## Task objective
The answer is a single number: how many lines hold the string "JSON".

## Stored data
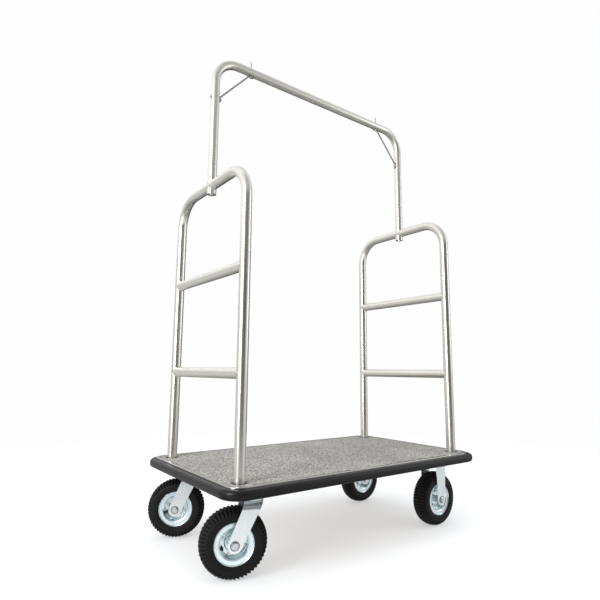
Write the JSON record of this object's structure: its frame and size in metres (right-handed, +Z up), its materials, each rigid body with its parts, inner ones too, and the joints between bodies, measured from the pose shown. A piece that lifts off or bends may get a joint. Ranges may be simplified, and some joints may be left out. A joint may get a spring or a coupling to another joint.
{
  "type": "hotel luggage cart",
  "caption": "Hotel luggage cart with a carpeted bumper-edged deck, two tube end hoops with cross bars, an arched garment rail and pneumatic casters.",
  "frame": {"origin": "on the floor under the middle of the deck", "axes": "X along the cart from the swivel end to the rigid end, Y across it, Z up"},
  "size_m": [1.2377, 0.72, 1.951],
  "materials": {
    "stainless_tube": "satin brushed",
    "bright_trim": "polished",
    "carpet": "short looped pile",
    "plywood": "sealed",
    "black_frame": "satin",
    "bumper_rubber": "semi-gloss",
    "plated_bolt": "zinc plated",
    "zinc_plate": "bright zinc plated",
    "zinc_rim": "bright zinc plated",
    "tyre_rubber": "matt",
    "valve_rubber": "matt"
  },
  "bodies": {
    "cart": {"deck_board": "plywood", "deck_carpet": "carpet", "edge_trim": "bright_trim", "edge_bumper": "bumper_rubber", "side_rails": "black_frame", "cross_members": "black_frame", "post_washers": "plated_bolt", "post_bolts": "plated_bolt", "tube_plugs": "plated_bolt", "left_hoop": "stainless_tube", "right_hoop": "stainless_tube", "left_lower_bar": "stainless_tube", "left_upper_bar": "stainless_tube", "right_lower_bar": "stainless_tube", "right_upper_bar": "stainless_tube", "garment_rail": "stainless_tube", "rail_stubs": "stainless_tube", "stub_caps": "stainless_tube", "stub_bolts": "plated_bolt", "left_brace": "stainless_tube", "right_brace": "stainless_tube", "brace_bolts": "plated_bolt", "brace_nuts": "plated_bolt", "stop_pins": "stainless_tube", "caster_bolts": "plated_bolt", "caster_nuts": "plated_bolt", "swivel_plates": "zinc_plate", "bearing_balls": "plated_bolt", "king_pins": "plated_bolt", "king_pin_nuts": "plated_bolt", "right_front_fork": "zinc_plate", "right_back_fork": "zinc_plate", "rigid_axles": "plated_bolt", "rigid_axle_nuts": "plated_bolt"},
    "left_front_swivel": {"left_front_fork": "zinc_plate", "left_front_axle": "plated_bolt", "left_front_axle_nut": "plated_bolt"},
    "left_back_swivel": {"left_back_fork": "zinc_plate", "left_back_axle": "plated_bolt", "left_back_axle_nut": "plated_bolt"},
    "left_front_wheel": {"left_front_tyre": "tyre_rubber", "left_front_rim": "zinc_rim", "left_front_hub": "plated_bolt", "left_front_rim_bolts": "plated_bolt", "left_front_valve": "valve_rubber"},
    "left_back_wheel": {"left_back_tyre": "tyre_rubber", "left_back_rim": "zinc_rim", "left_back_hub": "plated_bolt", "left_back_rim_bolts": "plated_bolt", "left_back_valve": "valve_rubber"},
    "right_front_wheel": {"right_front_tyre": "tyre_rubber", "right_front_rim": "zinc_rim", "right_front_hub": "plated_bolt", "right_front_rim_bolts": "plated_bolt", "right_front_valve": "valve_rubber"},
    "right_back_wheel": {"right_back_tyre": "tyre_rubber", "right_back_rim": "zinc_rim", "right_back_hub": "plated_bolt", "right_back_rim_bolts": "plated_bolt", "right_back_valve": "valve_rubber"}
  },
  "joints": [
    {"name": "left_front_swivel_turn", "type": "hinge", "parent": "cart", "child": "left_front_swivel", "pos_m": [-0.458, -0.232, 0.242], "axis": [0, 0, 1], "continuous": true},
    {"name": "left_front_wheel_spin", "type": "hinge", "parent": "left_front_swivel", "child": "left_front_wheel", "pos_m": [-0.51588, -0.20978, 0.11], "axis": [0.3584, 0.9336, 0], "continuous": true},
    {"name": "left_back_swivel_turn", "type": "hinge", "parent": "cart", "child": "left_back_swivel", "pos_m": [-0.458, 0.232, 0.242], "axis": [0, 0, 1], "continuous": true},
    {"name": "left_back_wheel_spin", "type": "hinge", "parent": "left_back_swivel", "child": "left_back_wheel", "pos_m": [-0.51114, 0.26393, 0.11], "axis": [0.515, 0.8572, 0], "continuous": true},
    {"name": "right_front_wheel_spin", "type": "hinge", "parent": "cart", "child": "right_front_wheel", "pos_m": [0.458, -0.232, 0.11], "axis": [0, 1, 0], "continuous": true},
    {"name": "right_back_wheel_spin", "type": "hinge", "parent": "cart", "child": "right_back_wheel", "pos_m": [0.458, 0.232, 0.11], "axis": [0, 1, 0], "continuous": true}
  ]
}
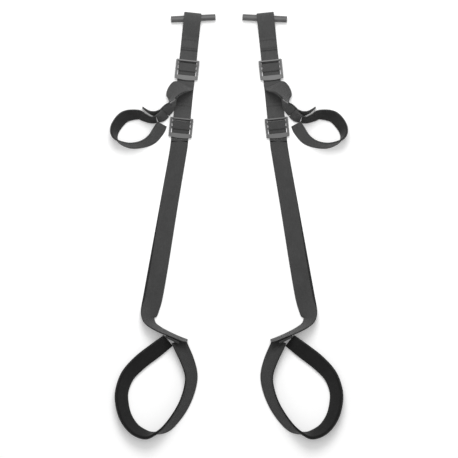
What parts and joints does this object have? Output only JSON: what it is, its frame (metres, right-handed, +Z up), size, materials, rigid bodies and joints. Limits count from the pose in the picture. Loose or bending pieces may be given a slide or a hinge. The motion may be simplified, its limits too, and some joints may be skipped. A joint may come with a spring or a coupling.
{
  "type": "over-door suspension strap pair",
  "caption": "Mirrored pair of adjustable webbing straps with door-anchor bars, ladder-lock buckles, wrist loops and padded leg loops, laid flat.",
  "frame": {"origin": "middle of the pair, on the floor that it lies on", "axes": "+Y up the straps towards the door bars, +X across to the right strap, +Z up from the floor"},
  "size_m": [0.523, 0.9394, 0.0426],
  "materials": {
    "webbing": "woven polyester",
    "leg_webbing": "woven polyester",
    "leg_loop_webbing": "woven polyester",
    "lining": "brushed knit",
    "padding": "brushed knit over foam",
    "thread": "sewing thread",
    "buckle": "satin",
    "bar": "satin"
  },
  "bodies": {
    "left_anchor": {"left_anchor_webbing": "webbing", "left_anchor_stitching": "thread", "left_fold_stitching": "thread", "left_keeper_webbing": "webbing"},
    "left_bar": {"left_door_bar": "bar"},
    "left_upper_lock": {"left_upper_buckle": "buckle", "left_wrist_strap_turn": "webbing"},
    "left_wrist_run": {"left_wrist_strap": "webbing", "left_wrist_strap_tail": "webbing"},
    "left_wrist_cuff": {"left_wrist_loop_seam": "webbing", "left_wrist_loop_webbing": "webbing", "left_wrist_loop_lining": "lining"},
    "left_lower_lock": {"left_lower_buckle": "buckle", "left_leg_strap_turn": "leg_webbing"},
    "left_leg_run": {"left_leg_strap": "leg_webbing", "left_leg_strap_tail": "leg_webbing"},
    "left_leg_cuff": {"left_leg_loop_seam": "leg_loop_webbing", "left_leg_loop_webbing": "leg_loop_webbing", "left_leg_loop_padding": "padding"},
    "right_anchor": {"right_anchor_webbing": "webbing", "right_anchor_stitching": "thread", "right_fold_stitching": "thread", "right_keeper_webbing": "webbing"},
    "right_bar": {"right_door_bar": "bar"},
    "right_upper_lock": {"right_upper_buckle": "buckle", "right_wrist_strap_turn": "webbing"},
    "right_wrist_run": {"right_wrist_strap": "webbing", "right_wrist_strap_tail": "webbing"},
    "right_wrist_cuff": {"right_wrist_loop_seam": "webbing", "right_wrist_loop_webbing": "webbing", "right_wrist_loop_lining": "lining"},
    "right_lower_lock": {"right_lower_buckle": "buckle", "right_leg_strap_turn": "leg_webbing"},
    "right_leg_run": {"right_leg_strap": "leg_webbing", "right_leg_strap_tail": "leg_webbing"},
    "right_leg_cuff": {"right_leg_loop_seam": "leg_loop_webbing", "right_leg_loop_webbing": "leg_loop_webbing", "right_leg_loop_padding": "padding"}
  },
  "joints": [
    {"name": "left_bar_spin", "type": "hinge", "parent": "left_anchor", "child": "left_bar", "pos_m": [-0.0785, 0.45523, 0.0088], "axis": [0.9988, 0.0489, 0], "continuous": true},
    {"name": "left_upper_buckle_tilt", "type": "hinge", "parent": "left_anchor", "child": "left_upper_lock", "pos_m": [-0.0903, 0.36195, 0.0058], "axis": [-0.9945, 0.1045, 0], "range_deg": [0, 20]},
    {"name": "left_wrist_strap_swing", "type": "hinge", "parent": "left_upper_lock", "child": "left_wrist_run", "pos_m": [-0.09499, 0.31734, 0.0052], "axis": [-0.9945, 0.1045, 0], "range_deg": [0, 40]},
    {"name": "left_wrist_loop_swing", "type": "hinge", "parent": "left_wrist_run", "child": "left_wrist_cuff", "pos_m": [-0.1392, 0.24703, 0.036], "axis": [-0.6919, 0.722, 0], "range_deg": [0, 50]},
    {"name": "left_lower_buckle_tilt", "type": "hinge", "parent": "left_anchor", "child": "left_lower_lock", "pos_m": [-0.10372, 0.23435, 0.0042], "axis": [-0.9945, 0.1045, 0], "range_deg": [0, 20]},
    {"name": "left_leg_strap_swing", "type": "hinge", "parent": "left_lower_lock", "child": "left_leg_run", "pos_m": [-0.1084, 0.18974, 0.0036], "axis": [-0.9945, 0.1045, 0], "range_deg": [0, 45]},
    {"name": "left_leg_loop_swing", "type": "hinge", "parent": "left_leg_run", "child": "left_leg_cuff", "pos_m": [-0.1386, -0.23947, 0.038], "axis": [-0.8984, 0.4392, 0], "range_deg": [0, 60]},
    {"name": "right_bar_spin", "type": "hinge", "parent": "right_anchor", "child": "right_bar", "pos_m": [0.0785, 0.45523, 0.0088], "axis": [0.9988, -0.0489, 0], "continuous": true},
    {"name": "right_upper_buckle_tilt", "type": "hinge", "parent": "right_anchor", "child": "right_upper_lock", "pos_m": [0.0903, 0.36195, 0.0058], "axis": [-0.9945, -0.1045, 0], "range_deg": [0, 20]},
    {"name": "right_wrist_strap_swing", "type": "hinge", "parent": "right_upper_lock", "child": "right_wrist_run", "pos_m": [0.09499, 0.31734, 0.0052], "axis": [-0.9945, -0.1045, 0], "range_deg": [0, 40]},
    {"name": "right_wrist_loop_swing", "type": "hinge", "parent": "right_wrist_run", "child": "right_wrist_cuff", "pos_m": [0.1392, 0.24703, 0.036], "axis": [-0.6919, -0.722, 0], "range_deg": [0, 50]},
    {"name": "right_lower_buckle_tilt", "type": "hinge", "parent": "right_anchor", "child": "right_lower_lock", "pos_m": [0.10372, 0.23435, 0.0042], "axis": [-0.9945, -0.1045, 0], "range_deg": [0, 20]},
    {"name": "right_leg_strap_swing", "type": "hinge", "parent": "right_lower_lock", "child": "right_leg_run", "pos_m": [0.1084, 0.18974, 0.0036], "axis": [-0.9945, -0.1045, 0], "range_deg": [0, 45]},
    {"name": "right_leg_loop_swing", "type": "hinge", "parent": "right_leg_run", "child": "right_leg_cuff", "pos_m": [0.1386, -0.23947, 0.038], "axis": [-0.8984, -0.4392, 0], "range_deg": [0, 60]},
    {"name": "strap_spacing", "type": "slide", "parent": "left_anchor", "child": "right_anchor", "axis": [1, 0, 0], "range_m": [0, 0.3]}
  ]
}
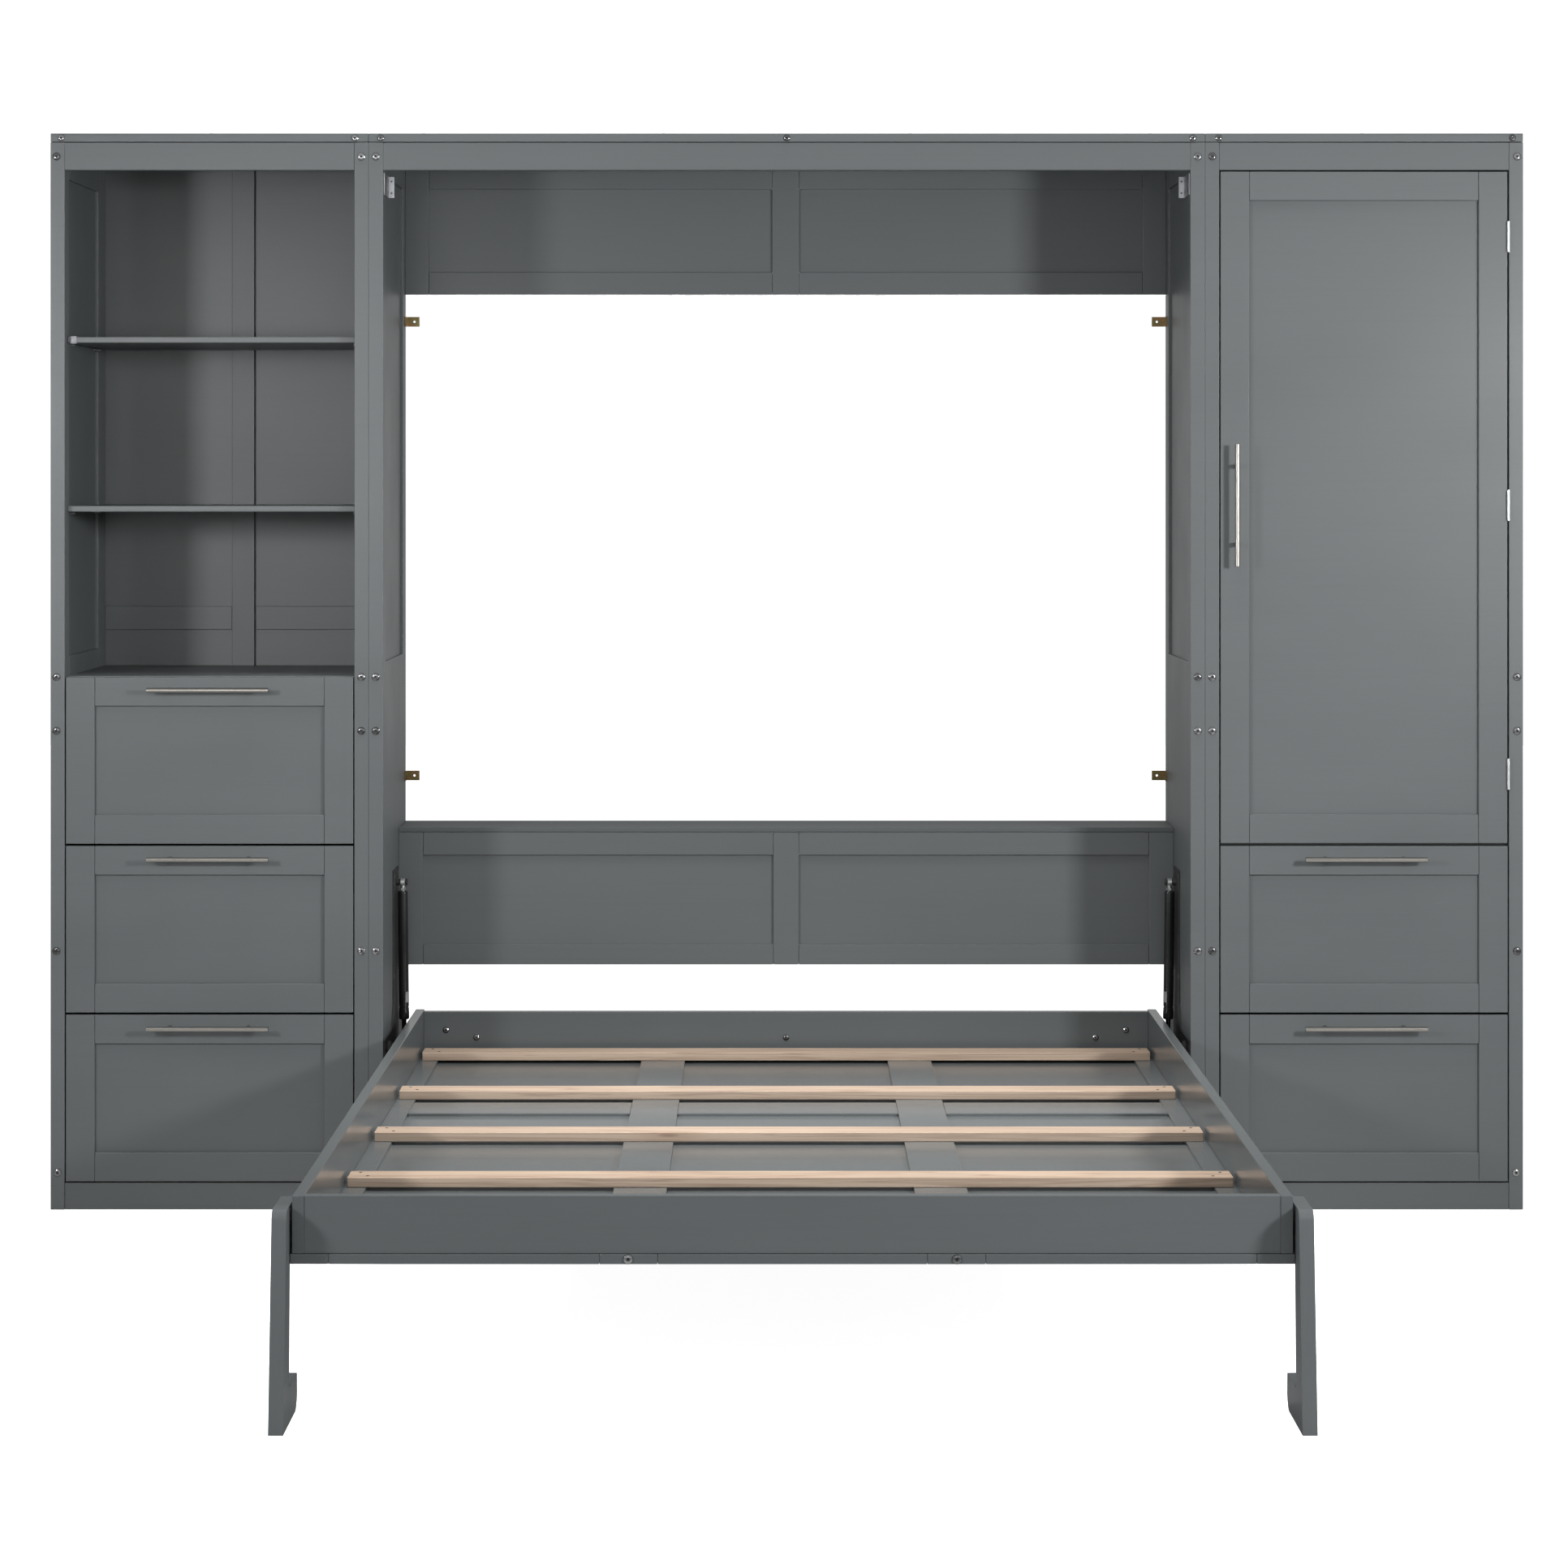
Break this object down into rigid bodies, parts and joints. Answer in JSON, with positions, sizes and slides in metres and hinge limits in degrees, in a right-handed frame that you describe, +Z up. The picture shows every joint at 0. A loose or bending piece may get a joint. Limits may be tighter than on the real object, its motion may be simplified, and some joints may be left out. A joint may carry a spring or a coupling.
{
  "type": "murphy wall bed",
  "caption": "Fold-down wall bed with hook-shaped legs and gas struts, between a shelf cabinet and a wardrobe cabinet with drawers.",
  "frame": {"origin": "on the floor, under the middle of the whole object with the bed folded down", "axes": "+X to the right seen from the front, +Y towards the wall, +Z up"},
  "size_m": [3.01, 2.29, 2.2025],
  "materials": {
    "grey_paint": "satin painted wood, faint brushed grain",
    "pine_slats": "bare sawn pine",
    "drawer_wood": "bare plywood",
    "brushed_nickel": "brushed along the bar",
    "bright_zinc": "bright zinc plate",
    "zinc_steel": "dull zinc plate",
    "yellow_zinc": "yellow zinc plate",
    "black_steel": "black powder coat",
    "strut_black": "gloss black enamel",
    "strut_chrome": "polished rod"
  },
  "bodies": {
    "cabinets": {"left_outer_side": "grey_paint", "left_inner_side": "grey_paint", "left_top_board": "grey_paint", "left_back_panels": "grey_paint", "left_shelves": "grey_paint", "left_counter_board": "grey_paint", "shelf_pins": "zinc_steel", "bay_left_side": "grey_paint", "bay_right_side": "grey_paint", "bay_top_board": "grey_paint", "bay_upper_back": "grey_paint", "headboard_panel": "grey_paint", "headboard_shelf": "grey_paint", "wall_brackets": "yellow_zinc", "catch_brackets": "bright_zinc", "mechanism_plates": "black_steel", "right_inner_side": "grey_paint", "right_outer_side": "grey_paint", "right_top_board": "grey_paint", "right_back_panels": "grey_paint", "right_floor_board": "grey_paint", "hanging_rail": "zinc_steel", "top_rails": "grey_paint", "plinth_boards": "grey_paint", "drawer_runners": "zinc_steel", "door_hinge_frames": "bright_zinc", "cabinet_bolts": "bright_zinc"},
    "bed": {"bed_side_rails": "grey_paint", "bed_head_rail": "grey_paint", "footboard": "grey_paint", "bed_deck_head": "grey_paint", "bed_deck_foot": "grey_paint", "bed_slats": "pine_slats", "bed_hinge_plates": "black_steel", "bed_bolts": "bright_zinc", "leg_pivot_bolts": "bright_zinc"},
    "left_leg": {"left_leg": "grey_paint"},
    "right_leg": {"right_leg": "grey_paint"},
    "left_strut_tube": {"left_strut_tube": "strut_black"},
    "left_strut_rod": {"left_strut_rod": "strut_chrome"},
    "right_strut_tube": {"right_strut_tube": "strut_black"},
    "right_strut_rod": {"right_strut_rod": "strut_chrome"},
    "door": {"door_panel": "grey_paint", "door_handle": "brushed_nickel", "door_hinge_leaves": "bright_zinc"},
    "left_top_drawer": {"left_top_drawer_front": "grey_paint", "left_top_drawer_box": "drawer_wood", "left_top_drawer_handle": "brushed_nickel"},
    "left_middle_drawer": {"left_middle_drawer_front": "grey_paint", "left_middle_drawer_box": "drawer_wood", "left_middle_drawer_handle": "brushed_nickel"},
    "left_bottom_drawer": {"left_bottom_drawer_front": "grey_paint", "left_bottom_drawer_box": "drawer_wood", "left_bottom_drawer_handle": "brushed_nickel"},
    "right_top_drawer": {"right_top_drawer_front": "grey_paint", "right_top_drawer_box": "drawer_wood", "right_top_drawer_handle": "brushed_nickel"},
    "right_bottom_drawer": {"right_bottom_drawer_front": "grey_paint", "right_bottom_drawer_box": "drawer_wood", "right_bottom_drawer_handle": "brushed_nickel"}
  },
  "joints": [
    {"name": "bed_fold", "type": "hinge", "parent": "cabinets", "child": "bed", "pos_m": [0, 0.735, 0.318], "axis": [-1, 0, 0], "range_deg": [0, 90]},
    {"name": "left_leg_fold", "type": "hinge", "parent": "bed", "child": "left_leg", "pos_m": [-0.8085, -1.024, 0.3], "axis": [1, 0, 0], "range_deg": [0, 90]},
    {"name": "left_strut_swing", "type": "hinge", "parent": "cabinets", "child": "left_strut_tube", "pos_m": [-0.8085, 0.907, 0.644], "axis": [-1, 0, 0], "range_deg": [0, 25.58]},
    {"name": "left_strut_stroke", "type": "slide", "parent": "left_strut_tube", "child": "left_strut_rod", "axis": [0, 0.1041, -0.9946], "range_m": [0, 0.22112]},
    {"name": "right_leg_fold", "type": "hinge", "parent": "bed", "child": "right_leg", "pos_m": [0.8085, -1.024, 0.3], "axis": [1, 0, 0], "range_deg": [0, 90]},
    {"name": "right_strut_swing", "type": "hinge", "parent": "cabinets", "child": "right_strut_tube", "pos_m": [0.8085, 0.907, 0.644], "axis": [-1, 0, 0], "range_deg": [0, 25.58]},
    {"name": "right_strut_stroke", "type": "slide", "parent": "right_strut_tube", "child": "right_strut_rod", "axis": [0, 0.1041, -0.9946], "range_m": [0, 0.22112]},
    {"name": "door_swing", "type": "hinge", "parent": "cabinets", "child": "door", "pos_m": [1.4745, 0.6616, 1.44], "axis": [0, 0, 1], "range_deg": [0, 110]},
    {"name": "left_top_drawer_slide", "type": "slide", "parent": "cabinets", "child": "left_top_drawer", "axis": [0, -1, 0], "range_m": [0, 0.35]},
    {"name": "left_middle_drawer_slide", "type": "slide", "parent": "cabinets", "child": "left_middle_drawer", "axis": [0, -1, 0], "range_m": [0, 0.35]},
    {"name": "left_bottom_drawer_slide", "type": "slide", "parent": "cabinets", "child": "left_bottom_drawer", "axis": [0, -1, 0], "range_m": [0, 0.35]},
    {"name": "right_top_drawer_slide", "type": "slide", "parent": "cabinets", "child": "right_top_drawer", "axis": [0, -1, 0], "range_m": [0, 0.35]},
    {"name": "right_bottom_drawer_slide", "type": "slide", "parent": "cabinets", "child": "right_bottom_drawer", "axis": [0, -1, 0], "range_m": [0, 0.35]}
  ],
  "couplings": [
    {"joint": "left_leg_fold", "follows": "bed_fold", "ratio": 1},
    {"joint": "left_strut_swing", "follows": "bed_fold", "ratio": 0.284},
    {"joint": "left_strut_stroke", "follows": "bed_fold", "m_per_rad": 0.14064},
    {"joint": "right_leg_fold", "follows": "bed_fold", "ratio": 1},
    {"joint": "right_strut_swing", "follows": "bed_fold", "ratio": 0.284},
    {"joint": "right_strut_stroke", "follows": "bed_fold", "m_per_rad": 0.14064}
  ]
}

## The output
3